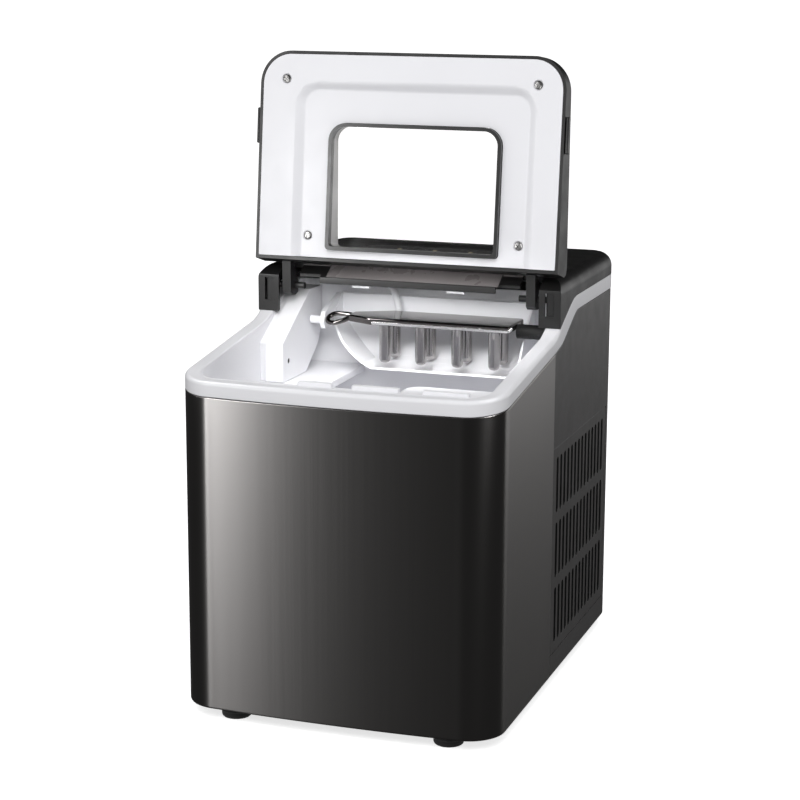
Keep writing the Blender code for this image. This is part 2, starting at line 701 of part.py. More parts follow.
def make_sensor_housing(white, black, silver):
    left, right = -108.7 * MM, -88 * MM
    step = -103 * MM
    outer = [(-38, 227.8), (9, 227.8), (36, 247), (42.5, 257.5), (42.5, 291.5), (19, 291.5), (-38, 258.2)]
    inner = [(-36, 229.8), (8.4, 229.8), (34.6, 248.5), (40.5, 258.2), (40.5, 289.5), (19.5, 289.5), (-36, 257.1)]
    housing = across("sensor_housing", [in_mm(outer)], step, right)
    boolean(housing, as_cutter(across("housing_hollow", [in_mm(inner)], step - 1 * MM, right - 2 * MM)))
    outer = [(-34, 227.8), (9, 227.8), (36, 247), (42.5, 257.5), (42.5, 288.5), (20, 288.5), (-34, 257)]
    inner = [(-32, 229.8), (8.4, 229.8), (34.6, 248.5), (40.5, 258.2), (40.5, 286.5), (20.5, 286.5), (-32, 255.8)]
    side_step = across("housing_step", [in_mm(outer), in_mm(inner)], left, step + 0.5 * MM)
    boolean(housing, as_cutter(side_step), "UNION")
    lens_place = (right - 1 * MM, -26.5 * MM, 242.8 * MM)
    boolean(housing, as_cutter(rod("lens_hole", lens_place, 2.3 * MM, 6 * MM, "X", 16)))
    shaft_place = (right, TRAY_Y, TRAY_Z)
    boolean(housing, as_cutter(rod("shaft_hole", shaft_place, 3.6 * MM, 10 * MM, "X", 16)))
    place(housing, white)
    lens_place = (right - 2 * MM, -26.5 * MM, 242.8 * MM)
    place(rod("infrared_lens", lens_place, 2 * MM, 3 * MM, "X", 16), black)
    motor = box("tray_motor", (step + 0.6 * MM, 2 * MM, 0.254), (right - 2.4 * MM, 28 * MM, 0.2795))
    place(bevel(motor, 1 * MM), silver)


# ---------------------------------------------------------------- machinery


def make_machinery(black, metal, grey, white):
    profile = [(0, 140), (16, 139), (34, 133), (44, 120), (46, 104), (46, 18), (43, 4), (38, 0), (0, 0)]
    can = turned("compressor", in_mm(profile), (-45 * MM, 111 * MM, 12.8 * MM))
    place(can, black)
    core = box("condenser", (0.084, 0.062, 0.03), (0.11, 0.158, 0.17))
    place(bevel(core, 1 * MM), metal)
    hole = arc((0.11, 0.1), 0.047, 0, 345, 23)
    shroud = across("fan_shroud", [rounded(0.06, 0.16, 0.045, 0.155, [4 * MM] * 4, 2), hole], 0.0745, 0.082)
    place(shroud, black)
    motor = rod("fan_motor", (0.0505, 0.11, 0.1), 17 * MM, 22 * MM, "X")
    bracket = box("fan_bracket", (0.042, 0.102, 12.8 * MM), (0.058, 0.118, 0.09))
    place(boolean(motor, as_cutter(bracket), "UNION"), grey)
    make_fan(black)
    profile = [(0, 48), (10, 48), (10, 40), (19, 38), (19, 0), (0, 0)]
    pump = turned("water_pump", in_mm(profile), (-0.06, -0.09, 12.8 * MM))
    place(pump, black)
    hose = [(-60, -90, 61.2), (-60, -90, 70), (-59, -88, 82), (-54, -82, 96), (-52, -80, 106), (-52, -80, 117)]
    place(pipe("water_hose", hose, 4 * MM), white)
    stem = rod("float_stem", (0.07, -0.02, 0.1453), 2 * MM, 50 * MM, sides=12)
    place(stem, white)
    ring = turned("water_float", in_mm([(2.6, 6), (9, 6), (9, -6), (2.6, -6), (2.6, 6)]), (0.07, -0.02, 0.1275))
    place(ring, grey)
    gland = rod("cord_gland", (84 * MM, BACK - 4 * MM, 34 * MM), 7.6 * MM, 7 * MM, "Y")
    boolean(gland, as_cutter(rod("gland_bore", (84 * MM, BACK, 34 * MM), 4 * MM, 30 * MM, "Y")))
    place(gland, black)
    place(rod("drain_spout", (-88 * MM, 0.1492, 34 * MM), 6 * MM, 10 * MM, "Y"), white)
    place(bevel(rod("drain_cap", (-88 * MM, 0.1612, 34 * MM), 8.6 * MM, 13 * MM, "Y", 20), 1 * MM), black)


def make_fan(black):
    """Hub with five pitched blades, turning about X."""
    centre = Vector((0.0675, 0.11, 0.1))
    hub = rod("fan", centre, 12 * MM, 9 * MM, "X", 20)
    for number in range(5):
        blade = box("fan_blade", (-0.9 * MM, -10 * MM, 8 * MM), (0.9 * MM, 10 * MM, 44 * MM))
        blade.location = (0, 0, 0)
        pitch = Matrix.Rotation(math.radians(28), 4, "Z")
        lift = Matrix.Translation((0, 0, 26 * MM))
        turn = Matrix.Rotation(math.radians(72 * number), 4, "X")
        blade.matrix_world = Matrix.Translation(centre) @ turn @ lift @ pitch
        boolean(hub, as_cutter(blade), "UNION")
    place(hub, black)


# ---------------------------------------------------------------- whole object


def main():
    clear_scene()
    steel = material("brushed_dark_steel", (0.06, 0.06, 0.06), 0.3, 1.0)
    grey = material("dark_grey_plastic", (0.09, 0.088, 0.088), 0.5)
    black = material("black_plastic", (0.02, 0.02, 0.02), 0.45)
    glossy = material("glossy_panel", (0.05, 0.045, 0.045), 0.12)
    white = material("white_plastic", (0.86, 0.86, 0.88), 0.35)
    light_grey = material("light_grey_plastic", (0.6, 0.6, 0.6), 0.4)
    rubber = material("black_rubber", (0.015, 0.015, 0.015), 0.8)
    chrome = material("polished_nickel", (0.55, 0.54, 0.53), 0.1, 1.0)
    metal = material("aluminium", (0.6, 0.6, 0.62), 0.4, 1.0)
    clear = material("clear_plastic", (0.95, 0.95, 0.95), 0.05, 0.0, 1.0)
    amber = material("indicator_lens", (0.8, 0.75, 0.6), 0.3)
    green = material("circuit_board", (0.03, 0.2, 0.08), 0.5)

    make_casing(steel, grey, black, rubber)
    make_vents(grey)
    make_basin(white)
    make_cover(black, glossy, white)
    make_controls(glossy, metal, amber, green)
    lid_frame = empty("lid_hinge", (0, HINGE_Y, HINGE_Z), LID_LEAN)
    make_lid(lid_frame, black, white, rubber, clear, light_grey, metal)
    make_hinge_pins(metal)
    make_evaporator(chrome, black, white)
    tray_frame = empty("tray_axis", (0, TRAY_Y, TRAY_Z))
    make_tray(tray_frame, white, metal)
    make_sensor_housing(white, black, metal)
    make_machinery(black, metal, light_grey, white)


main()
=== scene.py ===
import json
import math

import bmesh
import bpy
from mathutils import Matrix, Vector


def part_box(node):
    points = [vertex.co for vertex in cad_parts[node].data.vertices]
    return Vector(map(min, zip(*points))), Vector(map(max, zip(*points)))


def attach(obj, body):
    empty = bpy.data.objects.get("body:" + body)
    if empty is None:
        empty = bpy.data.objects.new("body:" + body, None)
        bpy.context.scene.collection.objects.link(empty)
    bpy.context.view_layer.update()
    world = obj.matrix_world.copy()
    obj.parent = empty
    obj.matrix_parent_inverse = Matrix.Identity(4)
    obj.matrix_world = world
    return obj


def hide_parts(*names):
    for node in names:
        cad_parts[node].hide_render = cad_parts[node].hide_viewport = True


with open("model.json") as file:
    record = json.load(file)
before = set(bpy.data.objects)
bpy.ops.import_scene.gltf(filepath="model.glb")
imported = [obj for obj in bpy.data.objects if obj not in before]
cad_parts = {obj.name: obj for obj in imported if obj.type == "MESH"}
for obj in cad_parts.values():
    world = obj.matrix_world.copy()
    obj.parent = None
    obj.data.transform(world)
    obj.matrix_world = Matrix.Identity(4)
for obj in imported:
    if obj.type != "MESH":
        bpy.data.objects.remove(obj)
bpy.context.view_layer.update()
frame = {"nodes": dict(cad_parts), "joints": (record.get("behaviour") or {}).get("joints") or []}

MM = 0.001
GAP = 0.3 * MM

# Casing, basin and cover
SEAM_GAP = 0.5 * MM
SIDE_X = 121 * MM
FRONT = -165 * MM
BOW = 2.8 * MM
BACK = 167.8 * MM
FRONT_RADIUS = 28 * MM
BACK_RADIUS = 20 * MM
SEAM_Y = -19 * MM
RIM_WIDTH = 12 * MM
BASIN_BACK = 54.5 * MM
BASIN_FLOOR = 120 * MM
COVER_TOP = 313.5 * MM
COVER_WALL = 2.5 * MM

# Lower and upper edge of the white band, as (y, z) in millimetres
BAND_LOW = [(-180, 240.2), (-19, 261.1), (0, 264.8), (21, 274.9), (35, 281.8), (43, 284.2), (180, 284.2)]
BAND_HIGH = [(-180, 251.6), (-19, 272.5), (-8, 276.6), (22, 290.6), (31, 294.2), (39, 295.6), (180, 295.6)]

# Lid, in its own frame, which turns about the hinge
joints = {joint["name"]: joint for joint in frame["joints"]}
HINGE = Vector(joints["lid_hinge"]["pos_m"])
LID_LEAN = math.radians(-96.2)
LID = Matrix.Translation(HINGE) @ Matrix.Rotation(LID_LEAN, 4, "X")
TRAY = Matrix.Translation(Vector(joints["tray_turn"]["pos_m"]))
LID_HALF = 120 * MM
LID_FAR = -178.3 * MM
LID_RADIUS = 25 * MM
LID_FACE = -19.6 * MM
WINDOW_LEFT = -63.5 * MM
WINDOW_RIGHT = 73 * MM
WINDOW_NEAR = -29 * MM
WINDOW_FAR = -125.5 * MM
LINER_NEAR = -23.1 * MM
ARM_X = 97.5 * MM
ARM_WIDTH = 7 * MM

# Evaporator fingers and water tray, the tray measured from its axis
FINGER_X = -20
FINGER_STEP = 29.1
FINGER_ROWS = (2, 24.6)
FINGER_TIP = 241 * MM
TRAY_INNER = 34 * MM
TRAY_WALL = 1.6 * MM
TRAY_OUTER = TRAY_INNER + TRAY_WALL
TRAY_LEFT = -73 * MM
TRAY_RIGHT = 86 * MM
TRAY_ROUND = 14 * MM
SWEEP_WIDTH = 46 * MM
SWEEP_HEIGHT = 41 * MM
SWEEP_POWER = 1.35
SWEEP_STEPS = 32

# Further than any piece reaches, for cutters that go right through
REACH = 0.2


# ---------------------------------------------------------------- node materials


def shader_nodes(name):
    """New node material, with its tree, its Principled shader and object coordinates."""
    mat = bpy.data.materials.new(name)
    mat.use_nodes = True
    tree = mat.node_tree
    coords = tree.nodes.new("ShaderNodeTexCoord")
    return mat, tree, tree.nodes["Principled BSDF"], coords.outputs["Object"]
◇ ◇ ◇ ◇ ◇
Begin with the line containing "make_casing(steel, grey, black, rubber)" and end with the line containing "if empty is"; repeat every line from start to finish exactly, and nothing outside them.

    make_casing(steel, grey, black, rubber)
    make_vents(grey)
    make_basin(white)
    make_cover(black, glossy, white)
    make_controls(glossy, metal, amber, green)
    lid_frame = empty("lid_hinge", (0, HINGE_Y, HINGE_Z), LID_LEAN)
    make_lid(lid_frame, black, white, rubber, clear, light_grey, metal)
    make_hinge_pins(metal)
    make_evaporator(chrome, black, white)
    tray_frame = empty("tray_axis", (0, TRAY_Y, TRAY_Z))
    make_tray(tray_frame, white, metal)
    make_sensor_housing(white, black, metal)
    make_machinery(black, metal, light_grey, white)


main()
=== scene.py ===
import json
import math

import bmesh
import bpy
from mathutils import Matrix, Vector


def part_box(node):
    points = [vertex.co for vertex in cad_parts[node].data.vertices]
    return Vector(map(min, zip(*points))), Vector(map(max, zip(*points)))


def attach(obj, body):
    empty = bpy.data.objects.get("body:" + body)
    if empty is None:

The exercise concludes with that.